İngilizler Aden’i işgal etmiş, İtalyanlar Eritre kıyılarını almış, Fransızlar ise Cibuti’ye yerleşmişti. Bu süreçte adalar da sömürge yarışının parçası olmuştu.
20. yüzyılda Kızıldeniz adaları dünya siyasetinde yeniden ön plana çıkmıştı. İkinci Dünya Savaşı sırasında bu adalar deniz ulaşımı açısından büyük önem taşıyordu. Savaş sonrası dönemde ise Arap-İsrail çatışmalarıyla birlikte Kızıldeniz’deki adaların önemi artmıştı. 1967’deki Altı Gün Savaşı sırasında Mısır, Tiran ve Sanafir Adalarını kapatmış ve İsrail’in Akabe Körfezi’ne girişini engellemeye çalışmıştı. Bu adımlar savaşın sebeplerinden biri olmuştu. Daha sonraki yıllarda Tiran ve Sanafir Adaları Arap dünyasında tartışmalı konular haline gelmişti.

- Soğuk Savaş döneminde de Kızıldeniz adaları ABD ve Sovyetler Birliği’nin rekabet alanlarından biri olmuştu.
Babülmendep Boğazı’nı kontrol eden Perim Adası, küresel güç mücadelesinde kilit bir nokta olmuştu. Bu ada üzerinden Kızıldeniz’in çıkışını kontrol eden güç, dünya ticaretinin önemli bir kısmına da hâkim oluyordu. Sovyetler Eritre ve Yemen üzerinden bölgeye nüfuz etmiş, Amerikalılar ise Suudi Arabistan ve Mısır üzerinden adaların güvenliğini sağlamaya çalışmışlardı.
Günümüzde Kızıldeniz adaları hâlâ jeopolitik önemini korumaktaydı. Babülmendep, Süveyş Kanalı ve Akabe Körfezi’nin girişleri üzerindeki adalar, küresel enerji ticaretinin güvenliği için hayatiydi. Suudi Arabistan ile Mısır arasında Tiran ve Sanafir Adaları yeniden gündeme gelmiş, bu adalar 2017’de Mısır tarafından Suudi Arabistan’a devredilmişti. Bu devir uluslararası tartışmalara yol açmıştı. Farasan Adaları ise bugün Suudi Arabistan’ın doğal güzellikleriyle tanıtılan bölgelerinden biri haline gelmişti, ancak geçmişteki askerî-stratejik önemi hâlâ hatırlanıyordu.

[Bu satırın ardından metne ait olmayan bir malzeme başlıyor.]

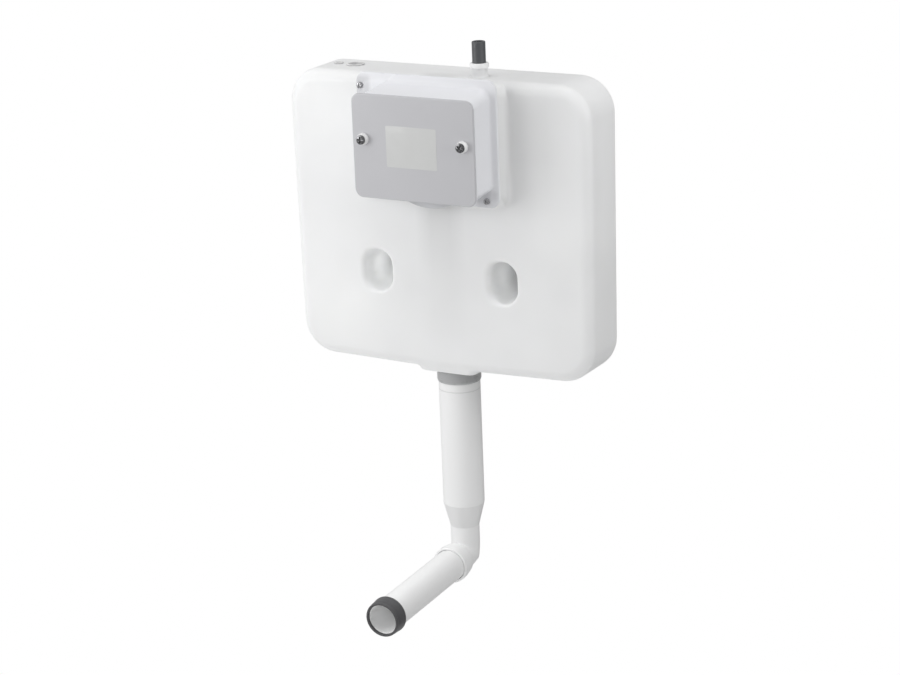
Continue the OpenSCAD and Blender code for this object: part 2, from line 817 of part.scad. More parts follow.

Netice olarak, Kızıldeniz adaları tarih boyunca ticaret yollarının güvenliği, hac güzergâhlarının korunması, küresel güç mücadelesi ve bölgesel hâkimiyet için vazgeçilmez olmuştu. Antik çağlardan Osmanlı dönemine, sömürge yarışından günümüz jeopolitiğine kadar bu adalar her zaman büyük güçlerin ilgisini çekmişti. Ticaretin, dinin ve savaşın kesişim noktasında yer alan Kızıldeniz adaları, tarihin her döneminde stratejik ve sembolik değer taşımıştı.